余談ですが、一幕目で團十郎さんが召し上がっている柿が本物なのかどうかが気になって、3階席からずっと眺めてしまいました。硬い柿を丸かじりなさるなんて、團十郎さんの歯並びはさすがだなと。

 

音菊眞秀若武者」は、寺島しのぶさんご子息の眞秀さんによる初代尾上眞秀を名乗っての初舞台です。おじいさまである菊五郎さんに團十郎さん菊之助さん松緑さんと大変豪華なお顔触れでした!楽善さんや團藏さんのお姿を久々に拝見しうれしかったです。

菊五郎さんは大きな動きのない演出でしたが、お声には朗々とした張りがあり安堵した次第です。左團次さんがご存命でいらしたらまさに團菊左そろい踏みの舞台だったなあと思うと何とも寂しい思いがしました。残念でなりません。

 

肝心の眞秀さんは、一時間近くある長尺のお芝居を一切危なげなく立派にお勤めになり、終始主役として堂々と君臨されていて、ご成長の著しさに目を見張るばかりでした…。将来どんな役者さんになられるのか楽しみにもほどがありますよね。

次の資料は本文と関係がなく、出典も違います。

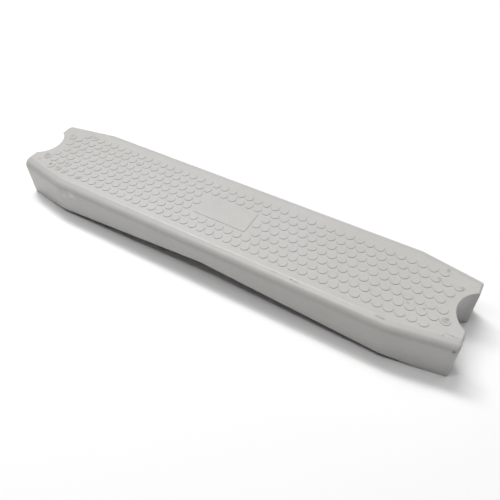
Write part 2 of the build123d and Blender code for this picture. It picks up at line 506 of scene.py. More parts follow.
    def lid(self, loop: np.ndarray) -> Mesh:
        """A flat grid that fills a loop, blended from its four sides.

        The grid is the sum of the blend from the left side to the right and the blend from the front side
        to the back, less the blend of the four corners.

        Args:
            loop: (n, 3) closed loop of this outline.

        Returns:
            The mesh, its border on the loop's own points.
        """
        half, corner = 2 * self.quarter_steps, self.corner_index
        count = len(loop)
        front = loop[np.arange(-corner, corner + 1) % count]
        right = loop[corner : half - corner + 1]
        back = loop[half - corner : half + corner + 1][::-1]
        left = loop[half + corner : count - corner + 1][::-1]
        u = ((front[:, 0] - front[0, 0]) / (front[-1, 0] - front[0, 0]))[:, None, None]
        v = ((right[:, 1] - right[0, 1]) / (right[-1, 1] - right[0, 1]))[None, :, None]
        along = (1 - v) * front[:, None] + v * back[:, None]
        across = (1 - u) * left[None] + u * right[None]
        near = (1 - u) * front[0] + u * front[-1]
        far = (1 - u) * back[0] + u * back[-1]
        grid = along + across - (1 - v) * near - v * far
        return grid.reshape(-1, 3), [grid_quads(len(front), len(right))]


# ---- Finishes -------------------------------------------------------------------------------------------
def linear(value: float) -> float:
    """Linear light of an sRGB value from 0 to 255."""
    share = value / 255
    return share / 12.92 if share <= 0.04045 else ((share + 0.055) / 1.055) ** 2.4


def colour(red: float, green: float, blue: float) -> Colour:
    """Linear colour from sRGB values from 0 to 255."""
    return linear(red), linear(green), linear(blue), 1.0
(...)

芝居としては岩見重太郎のヒヒ退治の物語で、このヒヒが想像以上に恐ろしくて目に焼き付いています。結構怖かったです。

シャネルが手掛けたという眞秀さんの祝幕。色合いといいなんともおしゃれですね!丸い布は一枚一枚縫い留められているそうです。

 

近くで見てみたところ、確かに一枚一枚に縫い留めた糸が見え、途方もない手仕事に驚きました。

幕が引かれると、この一枚一枚が生き物のように波打ち、まるでキラキラと光る大海原のように壮大でした!このような動きの仕掛けがある幕は、私自身は初めて見たような気がします。さすが世界的ファッションブランド、斬新な発想に圧倒されました。